A thin thread of red appeared on her screen—a trajectory that wove and banked like a frightened fish’s trail—all the way to The Turtle’s Citadel and its clusters of pod-cradles. It looked as though it was headed stra
ight into the heart of the cloud of drones, though that wasn’t the most worrying aspect of it. “Cousin,” Lan Nhen said. “I can’t possibly do this—” The margin of error was null—if she slipped in one of the curves, she’d never regain the kinematics necessary to take the next.
“Only way.” Cuc’s voice was emotionless. “I’ll update as we go, if Great-great-aunt sees an opening. But for the moment . . . ”
Lan Nhen closed her eyes, for a brief moment—turned them towards Heaven, though Heaven was all around her—and whispered a prayer to her ancestors, begging them to watch over her. Then she turned her gaze to the screen, and launched into flight—her hands flying and shifting over the controls, automatically adjusting the pod’s path—dancing into the heart of the drones’ swarm—into them, away from them, weaving an erratic path across the section of space that separated her from The Turtle’s Citadel. Her eyes, all the while, remained on the overlay—her fingers speeding across the controls, matching the slightest deviation of her course to the set trajectory—inflecting curves a fraction of a second before the error on her course became perceptible.
“Almost there,” Cuc said—with a hint of encouragement in her voice. “Come on, cousin, you can do it—”
Ahead of her, a few measures away, was The Turtle’s Citadel: its pod cradles had shrivelled from long atrophy, but the hangar for docking the external shuttles and pods remained, its entrance a thin line of grey across the metallic surface of the ship’s lower half.
“It’s closed,” Lan Nhen said, breathing hard—she was coming fast, much too fast, scattering drones out of her way like scared mice, and if the hangar wasn’t opened . . . ”Cousin!”

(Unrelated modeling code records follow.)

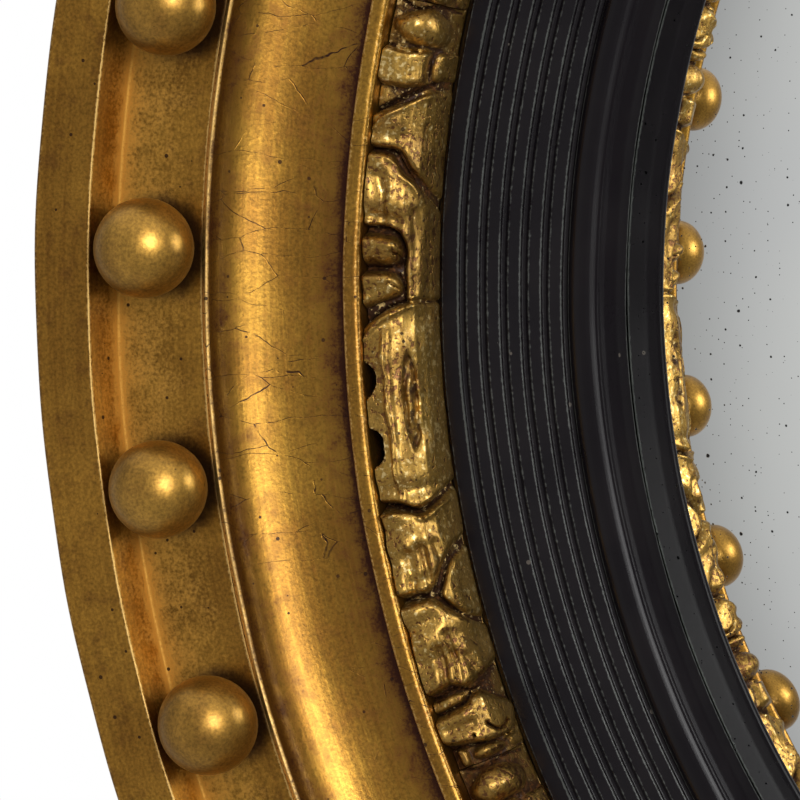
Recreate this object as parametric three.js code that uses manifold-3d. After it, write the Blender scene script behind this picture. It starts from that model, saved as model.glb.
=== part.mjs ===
// A round convex "butler's" mirror with a gilt and ebonised frame, in millimetres.
//
// The mirror hangs on a wall. Its axis is Y: the plane y = 0 is the back, which lies
// against the wall, and the glass looks towards -Y. +Z is up. A depth below is a height
// over the back plane, so a point at depth d lies at y = -d.
//
// From the outside in: a turned outer ring with a flat fillet and a channel of gilt
// balls, a turned hollow moulding with a small step, a carved leaf band, an ebonised
// reeded slip, and the convex glass. Behind them are a packing ring, a backboard with
// its screws, and two strap hangers with a swinging ring each.

import * as THREE from "three";
import { mergeVertices } from "three/addons/utils/BufferGeometryUtils.js";
import Module from "manifold-3d";

const wasm = await Module();
wasm.setup();

// ---------------------------------------------------------------- driving sizes, mm

// Outer ring: flat fillet, then a channel whose wall leans in to a flat floor.
const OUTER_DIAMETER = 900;
const FRAME_DEPTH = 88;
const BACK_INSET = 12; // the back edge is this much smaller in radius than the face
const BACK_EDGE_CHAMFER = 3;
const SIDE_FLAT_DEPTH = 34;
const FACE_EDGE_DEPTH = 15;
const FACE_EDGE_ROUND = 2;
const ROUND_MIDDLE_SHARE = 0.3; // a round's middle point, in from its corner, of its radius
const SIDE_HOLLOW_SHARE = 0.6; // of the back inset, reached half-way down the hollow side
const FILLET_WIDTH = 17.6;
const CHANNEL_DEPTH = 11;
const CHANNEL_WALL_LEAN = 4;
const CHANNEL_FLOOR_WIDTH = 26.4;

// Gilt balls: flat where they sit on the channel floor.
const BALL_COUNT = 38;
const BALL_DIAMETER = 28.2;
const BALL_SEAT_FLAT = 1.4;
const BALL_SHIFT_IN = 0.8; // from the middle of the floor towards the glass
const BALL_PHASE_DEG = 1.43; // first ball above the left-hand end of the diameter

// Hollow moulding: a fine lip, a wide hollow, a groove and a small flat step.
const LIP_WIDTH = 2.4;
const LIP_RISE = 1.2;
const LIP_CREST_OFFSET = 0.8; // from the hollow's edge out to the lip's crest
const HOLLOW_WIDTH = 33.6;
const HOLLOW_DROP = 17;
const GROOVE_WIDTH = 3.4;
const STEP_RISE = 8;
const STEP_WIDTH = 5;
const STEP_ROUND = 0.8;
const SHELF_DROP = 26; // from the step's top down to the shelf that carries the leaf band
const SHELF_THICKNESS = 5;
const SHELF_OVERHANG = 10; // the shelf's nose over the slip's rebate

// Carved leaf band: its height over the shelf swells and sinks from leaf to leaf.
const LEAF_BAND_WIDTH = 17;
const LEAF_NOSE = 2.6; // how far its inner edge stands in over the slip
const LEAF_NOSE_RISE = 3;
const LEAF_SIDE_RADIUS_SHARE = 0.35; // of the way from the nose to the crest, where the
const LEAF_SIDE_HEIGHT_SHARE = 0.75; // steep inner side bends over; this much of the rise
const LEAF_OUTER_HEIGHT = 20;
const LEAF_CREST_HEIGHT = 21;
const LEAF_CREST_SWELL = 4;
const LEAF_REPEATS = 10;
const LEAF_CRESTS = [1, 0.6, 0.15, 0.8, 0.5, 0.9, 0.2]; // of the swell, once along a repeat

// Ebonised slip: a plain edge, grooves cut between flat reeds, a bead and a cove.
const SLIP_EDGE_WIDTH = 4.8;
const SLIP_FALL = 8; // from its outer edge down to its bead
const REED_GROOVES = 6;
const REED_GROOVE_WIDTH = 2.4;
const REED_GROOVE_DEPTH = 1.2;
const REED_FLAT_WIDTH = 3.39;
const BEAD_WIDTH = 9;
const BEAD_RISE = 2.6;
const COVE_WIDTH = 4.6;
const COVE_BELLY_SHARE = 0.3; // of the cove's width, reached half-way down it
const GLASS_LAP = 6.8; // how far the slip laps over the glass

// Glass: a thin cap cut from a sphere.
const GLASS_CURVE_RADIUS = 600;
const GLASS_THICKNESS = 4;

// Packing ring, backboard and their screws.
const PACKING_WIDTH = 14;
const PACKING_HEIGHT = 6.65; // at its outer side, under the glass's edge
const BACKBOARD_THICKNESS = 9;
const BOARD_SCREW_COUNT = 6;
const BOARD_SCREW_LENGTH = 25;
const BOARD_SCREW_INSET = 26; // from the backboard's edge
const SCREW_SHANK_RADIUS = 2;
const SCREW_HEAD_RADIUS = 4;
const SCREW_POINT = 4;
const COUNTERSINK_DEPTH = 2.6;
const COUNTERSINK_RECESS = 0.4;
const HEAD_SHOULDER_RADIUS_SHARE = 0.8; // of a round head's radius, where its dome begins
const HEAD_SHOULDER_HEIGHT_SHARE = 0.7; // of its height

// Strap hangers on the back.
const HANGER_HEIGHT = 150; // over the middle of the mirror
const STRAP_LENGTH = 44;
const STRAP_WIDTH = 16;
const STRAP_THICKNESS = 1.2;
const STRAP_FROM_RIM = 14; // from the outer ring's back edge to the strap's end
const STRAP_SCREW_LENGTH = 22;
const STRAP_SCREW_HEAD = 2.2;
const RING_WIRE_RADIUS = 2;
const RING_REACH = 20; // from the pivot to the middle of the ring's far side
const RING_HALF_WIDTH = 10.5;
const NEAR_SCREW_OFFSET = 10;
const FAR_SCREW_OFFSET = 31;

// Clearances.
const FIT_GAP = 0.3; // between pieces that drop into each other
const GLASS_EDGE_GAP = 0.5;
const CUT_PAST = 1; // how far a cutter runs on past the face that it opens

// Facets.
const RING_FACETS = 70;
const BALL_FACETS = 10;
const BALL_RINGS = 5;
const SCREW_FACETS = 8;
const WIRE_FACETS = 6;
const HOLLOW_STEPS = 7;
const GLASS_STEPS = 6;
const BEAD_STEPS = 4;
const EYE_STEPS = 6;
const RING_BEND_STEPS = 8;
const RING_BAR_STEPS = 2;
const MITRE_LIMIT = 0.7; // least cosine of half the turn at a bend of the wire
const WELD_DISTANCE = 1e-4;

// ---------------------------------------------------------------- worked-out places

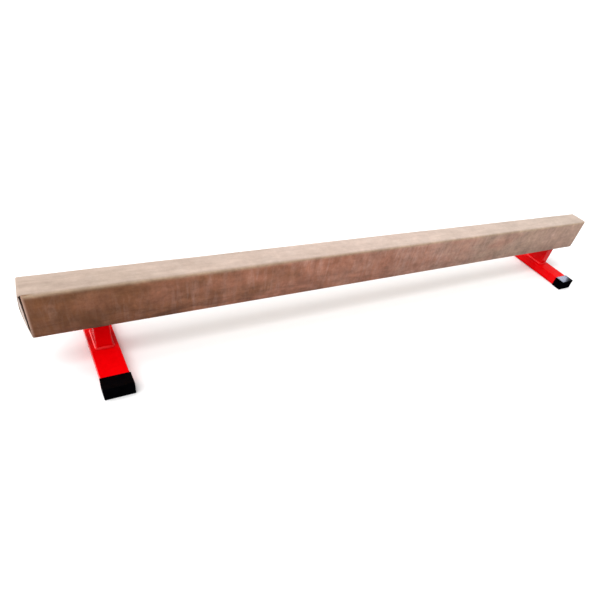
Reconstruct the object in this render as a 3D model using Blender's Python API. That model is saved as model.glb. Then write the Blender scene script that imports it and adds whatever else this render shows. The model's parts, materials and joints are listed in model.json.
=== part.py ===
"""A low gymnastics balance beam: a padded timber beam wrapped in suede, on two welded steel legs.

Metres, +Z up. X runs along the beam and -Y is the front. The origin is on the floor under its middle.
"""

import math

import bmesh
import bpy
from mathutils import Vector

# The beam
BEAM_LENGTH = 2.750  # of the timber, between the two end pads
BEAM_WIDTH = 0.100  # over the suede
BEAM_DEPTH = 0.160
TOP_HEIGHT = 0.298
SUEDE = 0.0015
SIDE_FOAM = 0.004
TOP_FOAM = 0.008
TOP_CORNER = 0.009  # outer radius of the suede along the two top edges
BOTTOM_CORNER = 0.005
RETURN = 0.023  # how far the suede is turned in under the beam on each side

# The tongue of suede that folds down over each end, and the pad behind it
TONGUE_WIDTH = 0.096
TONGUE_SHOULDER = 0.008  # outer radius where it leaves the top
TONGUE_HEEL = 0.003  # outer radius where it turns under the beam
TONGUE_STAND_OFF = 0.0085  # past the timber's end, at the shoulder
TONGUE_BELLY = 0.0195  # past the timber's end, to the point that draws its curve out
TONGUE_TUCK = 0.042  # length stapled under the beam
END_PAD_WIDTH = 0.093
END_PAD_STAND_OFF = 0.0042  # it lines the tongue, clear of the side panels' folded ends
END_PAD_THINNEST = 0.001

# The legs: a flat foot tube across the beam, a riser tube standing on it, and two screw tabs
LEG_INSET = 0.187  # from the timber's end to the middle of the leg
FOOT_LENGTH = 0.480  # over the two rubber caps
FOOT_WIDTH = 0.089
FOOT_HEIGHT = 0.044
RISER_WIDTH = 0.050  # along X
RISER_LENGTH = 0.098  # along Y
TUBE_WALL = 0.0025
TUBE_CORNER = 0.004
WELD = 0.004  # leg length of each fillet
WELD_THROAT = 0.62  # how far its rounded face stands out, as a part of the leg
TAB_LENGTH = 0.050  # out from the riser, along X
TAB_WIDTH = 0.080
TAB_THICKNESS = 0.005
TAB_CORNER = 0.010

# The rubber caps
CAP_WALL = 0.0025
CAP_LENGTH = 0.052
CAP_END = 0.004
CAP_CORNER = 0.003
CAP_EDGE = 0.001

# The coach screws and washers
SCREW_SPACING_X = 0.110
SCREW_SPACING_Y = 0.036
SHANK_RADIUS = 0.004
SHANK_LENGTH = 0.055
SHANK_TIP = 0.008
HEAD_ACROSS_FLATS = 0.013
HEAD_HEIGHT = 0.0055
HEAD_CHAMFER = 0.0008
WASHER_RADIUS = 0.008
WASHER_THICKNESS = 0.0016

GAP = 0.0003  # between pieces that touch
ARC_STEPS = 5
CURVE_STEPS = 10
ROUND_STEPS = 24
SHARP_ANGLE = math.radians(30)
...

Cuc’s voice seemed to come from very far away; distant and muted somehow on the comms system. “We’ve discussed this. Normally, the ship went into emergency standby when it was hit, and it should open—”
“But what if it doesn’t?” Lan Nhen asked—the ship was looming over her, spreading to cover her entire windshield, close enough so she could count the pod cradles, could see their pockmarked surfaces—could imagine how much of a messy impact she’d make, if her own pod crashed on an unyielding surface.